Desired Gene From A Dna Strand example essay topic

907 words
Fountain of Youth Science continues to evolve at a much higher rate than the beings that gave it birth. The transformation time from ape, to human far exceeds the time from an abacus, to a computer. However, science, in the past, has always remained distant, it has allowed for advances in production, transportation, and even entertainment, but never in history has science be able to so deeply affect our lives as genetic engineering will undoubtedly do. With the birth of this new technology, scientific extremists and anti-technologists have risen in arms to block its future by spreading fear by misinterpretation of facts; However, genetic engineering is a safe and powerful tool that will yield unprecedented results, specifically in the field of medicine; by which it will usher in a world where gene defects, bacterial disease, and even aging are a thing of the past! Understanding genetic engineering and its possibilities for society, is to obtain a rough knowledge of its history and method. The basis for altering the evolutionary process is dependant on the understanding of how individuals pass on characteristics to their offspring.

Genetics first discovery of the secrets of nature's evolutionary process is when an Austrian monk named Gregor Mendel developed the first "laws of heredity". These early laws concluded that each organism has two sets of character determinants, or genes. Genes are transmitted through chromosomes which reside in the nucleus of every living organism's cells. Each chromosome is made up of fine strands of deoxyribonucleic acids, or DNA. The information carried on the DNA determines the cells function within the organism. DNA discovery is attributed to the research of three scientists, Francis Crick, Maurice Wilkins, and James Dewey Watson in 1951.

They were all later accredited with the Nobel Prize in physiology and medicine in 1962. Thank's to the these scientists discovery the new science of genetic engineering aims to take a dramatic short cut in the slow process of evolution... In essence, scientists aim to remove one gene from an organism's DNA, and place it into the DNA of another organism. This would create a new DNA strand, full of new encoded instructions; a strand that would have taken Mother Nature millions of years of natural selection to develop.

Isolating and removing a desired gene from a DNA strand is more complicated than it sounds. DNA can be broken up by exposing it to ultra-high frequency sound waves, but this is extremely inaccurate. A more accurate way of DNA splicing is the use of restriction enzymes, which are produced by various species of bacteria. The restriction enzymes cut the DNA strand at a particular location called a nucleotide base, which makes up a DNA molecule. Now that the desired portion of the DNA is cut out, it can be joined to ano the strand of DNA by using enzymes called ligases. The final important step in the creation of a new DNA strand is giving it the ability to self-replicate.

This can be accomplished by using special pieces of DNA, called vectors, that permit the generation of multiple copies of a total DNA strand and fusing it to the newly created DNA structure.
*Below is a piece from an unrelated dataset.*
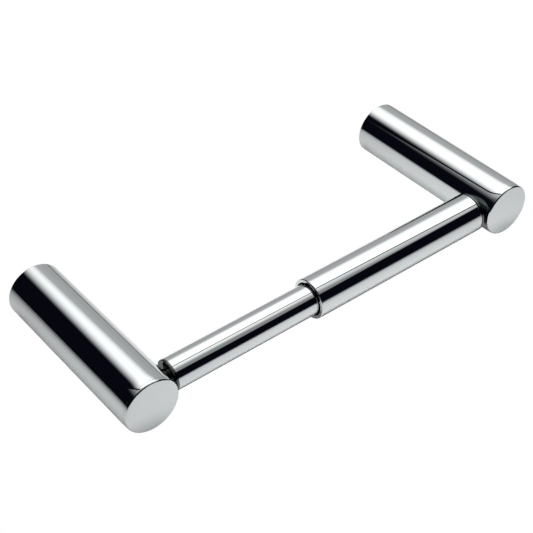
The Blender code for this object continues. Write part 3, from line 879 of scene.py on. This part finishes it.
class HOLDER_OT_roller_spring(bpy.types.Operator):
    """Builds the coil spring that presses the roller apart"""

    bl_idname = "holder.roller_spring"
    bl_label = "Roller Spring"

    def execute(self, context):
        sizes = context.scene.holder_sizes
        colours = context.scene.holder_colours
        wire = sizes.spring_wire / 2
        mean = SPRING_RADIUS - wire
        start, end = SPRING[0].x + wire, SPRING[1].x - wire
        # The wire's centre runs round a helix; a small circle is carried along it, square to its path
        turn = np.linspace(0, sizes.spring_turns, sizes.spring_turns * COIL_STEPS + 1)
        height = spring_height(turn, sizes.spring_turns, sizes.spring_wire, start, end)
        angle = turn * math.tau
        out = np.stack([0 * angle, np.cos(angle), np.sin(angle)], axis=-1)
        centre = np.stack([height, ROLLER_AXIS_Y + mean * out[:, 1], mean * out[:, 2]], axis=-1)
        path = np.gradient(centre, axis=0)
        path = path / np.linalg.norm(path, axis=1, keepdims=True)
        side = np.cross(path, out)
        section = np.linspace(0, math.tau, WIRE_SEGMENTS, endpoint=False)[::-1]
        ring = (
            out[:, None] * np.cos(section)[None, :, None] + side[:, None] * np.sin(section)[None, :, None]
        )
        points = centre[:, None] + wire * ring
        ends = np.broadcast_to(centre[[0, -1], None], (2, WIRE_SEGMENTS, 3))
        points = np.concatenate([ends[:1], points, ends[1:]])
        mesh = grid_mesh("coil_spring", points, False, True, True)
        # How far along the wire each point is, in metres, and how far round it, from 0 to 1 on each half
        length = np.concatenate([[0], np.cumsum(np.linalg.norm(np.diff(centre, axis=0), axis=1))])
        along = np.concatenate([np.repeat(length, WIRE_SEGMENTS), [length[0], length[-1]]])
        around = np.concatenate([np.tile(np.abs(section / math.pi - 1), len(centre)), [0, 0]])
        for key, values in (("along_wire", along), ("around_wire", around)):
            attribute = mesh.attributes.new(key, "FLOAT", "POINT")
            attribute.data.foreach_set("value", values.astype(np.float32))
        mesh.set_sharp_from_angle(angle=WIRE_SHARP_ANGLE)
        spring = new_object("coil_spring", mesh)
        steel = drawn_wire("spring_wire_cold_drawn", tuple(colours.spring_steel))
        finish_piece(spring, "roller_outer", "roller_spring", steel)
        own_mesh(spring)
        return {"FINISHED"}


# ---------------------------------------------------------------- stage

CAMERA_AZIMUTH = math.radians(-38.692)
CAMERA_ELEVATION = math.radians(40.12)
CAMERA_DISTANCE = 0.54033
CAMERA_TARGET = Vector((-0.00809, -0.04375, -0.00574))
CAMERA_LENS = 83.60
CAMERA_SENSOR = 36.0

FLOOR_GAP = 0.3 * MM
FLOOR_HALF = 3.0
FLOOR_GLOW = 0.14             # stands for the light that the studio's walls give the floor
OVERHEAD_SIZE = (0.38, 0.12)
OVERHEAD_PLACE = Vector((0.01, -0.075, 0.20))
OVERHEAD_AIM = Vector((0.01, -0.0749, 0.0))
OVERHEAD_WATTS = 1.1

# The studio by direction. Where a direction meets the ceiling is (across, ahead), in heights of the ceiling.
# The pairs are where a light starts to change and where it has changed; a level is a brightness.
ACROSS = (math.cos(CAMERA_AZIMUTH), math.sin(CAMERA_AZIMUTH), 0.0)
AHEAD = (-math.sin(CAMERA_AZIMUTH), math.cos(CAMERA_AZIMUTH), 0.0)
LEAST_HEIGHT = 0.01           # keeps directions at and below the horizon from dividing by nothing
SOFTBOX_LEVEL = 1.92
SOFTBOX_LEFT = (-0.90, -0.28)
SOFTBOX_RIGHT = (0.85, 1.15)
SOFTBOX_FRONT = (0.262, 0.272)
SOFTBOX_DIMMER = (0.5, 1.1)
SOFTBOX_BACK = (0.95, 1.75)
STRIP_LEVELS = (0.65, 1.45)
STRIP_RISE = (-0.12, 0.10)
STRIP_FRONT = (-0.45, -0.39)
STRIP_BACK = (0.208, 0.216)
STRIP_LEFT = (-1.5, 0.35)
STRIP_DIMMER = (0.5, 0.9)
STRIP_RIGHT = (1.18, 1.34)
WALL_LEVELS = (0.661, 0.57)
WALL_FALL = (1.7, 4.0)
WALL_LEFT = (0.0, 0.4)
WALL_LEFT_SLANT = 0.6
WALL_RIGHT = (0.0, 0.6)
WALL_RIGHT_SLANT = -1.5
STUDIO_TINT = (1.0, 1.0, 0.985, 1)
DARK_CORNERS = (0.0035, 0.0035, 0.008, 1)


def lit_shape(tree, *steps):
    """How bright one lit shape is in each direction: its smooth steps multiplied together.

    A step is (value, edge, low, high): low up to the edge's start, high from its end on, smooth between.
    """
    total = 1.0
    for value, edge, low, high in steps:
        step = add(
            tree, "ShaderNodeMapRange",
            {"Value": value, "From Min": edge[0], "From Max": edge[1], "To Min": low, "To Max": high},
            interpolation_type="SMOOTHSTEP",
        )
        total = add(tree, "ShaderNodeMath", {0: total, 1: step.outputs[0]}, operation="MULTIPLY").outputs[0]
    return total


def studio_world():
    """The studio round the object, by direction: a softbox overhead, a strip in front of it and a grey wall.

    The softbox fades in from the left, is cut off sharply at the front and fades into the wall at the back.
    Reflections see all of it, and the camera sees plain white.
    """
    world = bpy.data.worlds.new("studio")
    world.use_nodes = True
    tree = world.node_tree
    tree.nodes.clear()
    place = add(tree, "ShaderNodeTexCoord").outputs["Generated"]
    height = add(tree, "ShaderNodeSeparateXYZ", {0: place}).outputs["Z"]
    safe_height = add(tree, "ShaderNodeMath", {0: height, 1: LEAST_HEIGHT}, operation="MAXIMUM").outputs[0]
    ceiling = []
    for line in (ACROSS, AHEAD):
        run = add(tree, "ShaderNodeVectorMath", {0: place, 1: line}, operation="DOT_PRODUCT")
        share = {0: run.outputs["Value"], 1: safe_height}
        ceiling.append(add(tree, "ShaderNodeMath", share, operation="DIVIDE").outputs[0])
    across, ahead = ceiling
    softbox = lit_shape(
        tree,
        (across, SOFTBOX_LEFT, 0.0, SOFTBOX_LEVEL),
        (across, SOFTBOX_RIGHT, 1.0, 0.0),
        (ahead, SOFTBOX_FRONT, 0.0, 1.0),
        (ahead, SOFTBOX_DIMMER, 1.0, 0.9),
        (ahead, SOFTBOX_BACK, 1.0, 0.0),
    )
    strip = lit_shape(
        tree,
        (ahead, STRIP_RISE, *STRIP_LEVELS),
        (ahead, STRIP_FRONT, 0.0, 1.0),
        (ahead, STRIP_BACK, 1.0, 0.0),
        (across, STRIP_LEFT, 0.0, 1.0),
        (across, STRIP_DIMMER, 1.0, 0.6),
        (across, STRIP_RIGHT, 1.0, 0.0),
    )
    wall_left = add(
        tree, "ShaderNodeMath", {0: ahead, 1: WALL_LEFT_SLANT, 2: across}, operation="MULTIPLY_ADD"
    ).outputs[0]
    wall_right = add(
        tree, "ShaderNodeMath", {0: across, 1: WALL_RIGHT_SLANT, 2: ahead}, operation="MULTIPLY_ADD"
    ).outputs[0]
    wall = lit_shape(
        tree,
        (ahead, WALL_FALL, *WALL_LEVELS),
        (ahead, SOFTBOX_BACK, 0.0, 1.0),
        (wall_left, WALL_LEFT, 0.0, 1.0),
        (wall_right, WALL_RIGHT, 0.0, 1.0),
    )
    front = add(tree, "ShaderNodeMath", {0: softbox, 1: strip}, operation="ADD")
    level = add(tree, "ShaderNodeMath", {0: front.outputs[0], 1: wall}, operation="ADD")
    lit = add(tree, "ShaderNodeBackground", {"Color": STUDIO_TINT, "Strength": level.outputs[0]})
    dark = add(tree, "ShaderNodeBackground", {"Color": DARK_CORNERS, "Strength": 1.0})
    both = add(tree, "ShaderNodeAddShader", {0: lit.outputs[0], 1: dark.outputs[0]})
    white = add(tree, "ShaderNodeBackground", {"Color": (1, 1, 1, 1), "Strength": 1.0})
    seen = add(tree, "ShaderNodeLightPath").outputs["Is Camera Ray"]
    mixed = add(tree, "ShaderNodeMixShader", {0: seen, 1: both.outputs[0], 2: white.outputs[0]})
    add(tree, "ShaderNodeOutputWorld", {"Surface": mixed.outputs[0]})
    return world


def studio_paper():
    """Matt white background paper: reflections see it lit and faintly mottled, the camera sees plain white.

    It can't be seen from below, so that views from there aren't blocked.
    """
    material, tree, shader, place = new_material("matt_white_paper", linear("#cccbca"), 0.0, 0.9)
    mottle = add(tree, "ShaderNodeTexNoise", {"Vector": place, "Scale": 1 / PAPER_MOTTLE, "Detail": 3.0})
    tone = add(
        tree, "ShaderNodeMix",
        {"Factor": mottle.outputs[0], MIX_A: (*linear("#cecdcb"), 1), MIX_B: (*linear("#c9cacb"), 1)},
        data_type="RGBA",
    )
    tree.links.new(tone.outputs[MIX_RESULT], shader.inputs["Base Color"])
    shader.inputs["Emission Color"].default_value = (1, 1, 1, 1)
    shader.inputs["Emission Strength"].default_value = FLOOR_GLOW
    white = add(tree, "ShaderNodeEmission", {"Color": (1, 1, 1, 1), "Strength": 1.0})
    clear = add(tree, "ShaderNodeBsdfTransparent")
    seen = add(tree, "ShaderNodeLightPath").outputs["Is Camera Ray"]
    below = add(tree, "ShaderNodeNewGeometry").outputs["Backfacing"]
    from_above = add(tree, "ShaderNodeMixShader", {0: seen, 1: shader.outputs[0], 2: white.outputs[0]})
    both = add(tree, "ShaderNodeMixShader", {0: below, 1: from_above.outputs[0], 2: clear.outputs[0]})
    tree.links.new(both.outputs[0], tree.nodes["Material Output"].inputs["Surface"])
    return material


def studio_floor():
    """A flat square of paper just under the holder."""
    height = CAD_BOX[0].z - FLOOR_GAP
    corners = [(x * FLOOR_HALF, y * FLOOR_HALF, height) for x, y in ((-1, -1), (1, -1), (1, 1), (-1, 1))]
    mesh = bpy.data.meshes.new("floor")
    mesh.from_pydata(corners, [], [(0, 1, 2, 3)])
    mesh.materials.append(studio_paper())
    new_object("floor", mesh)


def studio_lamp(scene):
    """A soft overhead lamp that lights the floor and matt pieces, and isn't seen itself."""
    overhead = bpy.data.lights.new("overhead", "AREA")
    overhead.shape = "RECTANGLE"
    overhead.size, overhead.size_y = OVERHEAD_SIZE
    overhead.energy = OVERHEAD_WATTS
    lamp = bpy.data.objects.new("overhead", overhead)
    lamp.location = OVERHEAD_PLACE
    lamp.rotation_mode = "QUATERNION"
    lamp.rotation_quaternion = (OVERHEAD_AIM - OVERHEAD_PLACE).to_track_quat("-Z", "Y")
    lamp.visible_glossy = False
    lamp.visible_camera = False
    scene.collection.objects.link(lamp)


def studio_camera(scene):
    """A long lens that looks down on the holder from the left of its front."""
    back = Vector((
        math.sin(CAMERA_AZIMUTH) * math.cos(CAMERA_ELEVATION),
        -math.cos(CAMERA_AZIMUTH) * math.cos(CAMERA_ELEVATION),
        math.sin(CAMERA_ELEVATION),
    ))
    camera = bpy.data.cameras.new("camera")
    camera.lens = CAMERA_LENS
    camera.sensor_width = CAMERA_SENSOR
    camera.clip_start = 0.01
    camera.clip_end = 20.0
    view = bpy.data.objects.new("camera", camera)
    view.location = CAMERA_TARGET + back * CAMERA_DISTANCE
    view.rotation_mode = "QUATERNION"
    view.rotation_quaternion = (-back).to_track_quat("-Z", "Y")
    scene.collection.objects.link(view)
    scene.camera = view


class HOLDER_OT_studio(bpy.types.Operator):
    """Sets up the pale floor, the soft light and the camera"""

    bl_idname = "holder.studio"
    bl_label = "Studio"

    def execute(self, context):
        scene = context.scene
        studio_floor()
        scene.world = studio_world()
        # Matt surfaces take no light from the world, whose narrow bright shapes would leave them speckled
        scene.world.cycles_visibility.diffuse = False
        studio_lamp(scene)
        studio_camera(scene)
        scene.view_settings.view_transform = "Standard"
        return {"FINISHED"}


# ---------------------------------------------------------------- add-on

OPERATORS = (
    HOLDER_OT_post_shells,
    HOLDER_OT_wall_fixings,
    HOLDER_OT_socket_bushes,
    HOLDER_OT_roller_tubes,
    HOLDER_OT_roller_plugs,
    HOLDER_OT_roller_guide,
    HOLDER_OT_roller_spring,
    HOLDER_OT_studio,
)


class HOLDER_PT_panel(bpy.types.Panel):
    """Lists the holder's sizes, colours and pieces"""

    bl_idname = "HOLDER_PT_panel"
    bl_label = "Toilet Paper Holder"
    bl_space_type = "VIEW_3D"
    bl_region_type = "UI"
    bl_category = "Holder"

    def draw(self, context):
        scene = context.scene
        for group, kind in ((scene.holder_sizes, HolderSizes), (scene.holder_colours, HolderColours)):
            box = self.layout.box()
            for name in kind.__annotations__:
                box.prop(group, name)
        for operator in OPERATORS:
            self.layout.operator(operator.bl_idname)


CLASSES = (HolderSizes, HolderColours, *OPERATORS, HOLDER_PT_panel)


def register():
    """Adds the classes and gives each scene its sizes and colours."""
    for cls in CLASSES:
        bpy.utils.register_class(cls)
    bpy.types.Scene.holder_sizes = bpy.props.PointerProperty(type=HolderSizes)
    bpy.types.Scene.holder_colours = bpy.props.PointerProperty(type=HolderColours)


def unregister():
    """Takes away what register added."""
    del bpy.types.Scene.holder_colours
    del bpy.types.Scene.holder_sizes
    for cls in reversed(CLASSES):
        bpy.utils.unregister_class(cls)


def main():
    """Builds the pieces and the stage."""
    register()
    bpy.ops.holder.post_shells()
    bpy.ops.holder.wall_fixings()
    bpy.ops.holder.socket_bushes()
    bpy.ops.holder.roller_tubes()
    bpy.ops.holder.roller_plugs()
    bpy.ops.holder.roller_guide()
    bpy.ops.holder.roller_spring()
    bpy.ops.holder.studio()


if __name__ == "__main__":
    main()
Creating these new hybrid DNA molecules could ultimately help create a perfect human being! Ever since biblical times the lifespan of a human being has been pegged at roughly 70 years. But is this number truly finite In order to uncover the answer, knowledge of the process of aging is needed.

A common conception is that the human body contains an internal biological clock which continues to tick for about 70 years, then stops. An alternate "watch" analogy could be that the human body contains a certain type of alarm clock, and after so many years, the alarm sounds and deterioration beings. With that frame of thinking, the human body does not begin to age until a particular switch is tripped. With the aid of genetic engineering stopping this process would simply involve a means of never allowing the switch to be tripped. The Institute of Molecular Biology, proposes that the alarm clock theory is true. It provides evidence for this statement by examining the similarities between normal aging and the symptoms of a hormonal deficiency disease associated with the thyroid gland.

They propose that as we get older the pituitary gland begins to produce a hormone which blocks the actions of the thyroid hormone, causing the body to age and eventually die. If this theory is correct, conquering aging would simply be a process of altering the pituitary's DNA so it would never be allowed to release the aging hormone. In the years to come, genetic engineering may finally defeat the most unbeatable enemy in the world, time. The morale and safety questions surrounding genetic engineering currently cause this new science to be cast in a false light.

Anti-technologists and political extremists spread incorrect interpretation of facts coupled with statements that genetic engineering is not natural and defies the order of things. The morale question of biotechnology can be answered by studying where the evolution of man is, and where it is leading our society. After all is it not natural order for humans to come up with these new theories.